Below we outline how we frame our investment case in terms of delivering positive societal impact as outlined by the UN SDGs .

Impact umbrella theme: Enabling

Creating opportunities and making lives easier through finance, productive infrastructure and technology

Lack of financial penetration is an impediment and a problem but it also represents a huge opportunity for innovative financial companies and the economy at large.   
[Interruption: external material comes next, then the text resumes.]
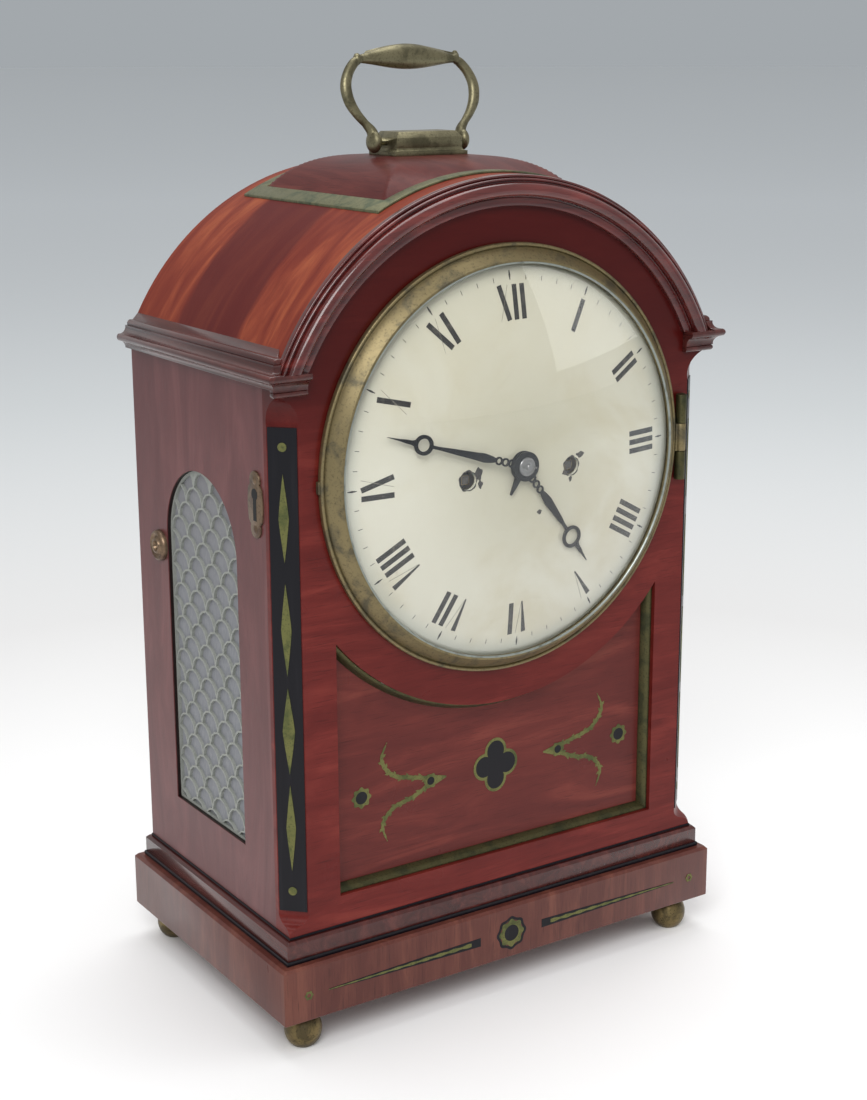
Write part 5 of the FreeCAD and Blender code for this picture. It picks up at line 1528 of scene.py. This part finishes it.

Investment and growth opportunities are easier to facilitate through the development of a stable domestic savings base and the use of technology, such as smart phones, to bring people into the formal economic system

Applying an impact investing philosophy to public markets requires a cohesive framework, firstly to identify themes to be addressed, and then to carefully assess the relevant underlying investments. Equally the investment manager will need to tenaciously encourage better company disclosures on societal impacts and try to track and report on appropriate KPIs. However, it is this reporting discipline - giving a clear indication of the positive societal benefits that have come about as a result of the investment - that is key in helping to establish impact investing’s credibility in public markets.

1Source: Pew Research Centre. “A global middle class is more promise than reality’ (updated August 2015). 15% were classed as ‘poor’ (under $2 a day), and 56% were class as low income ($2-10 a day).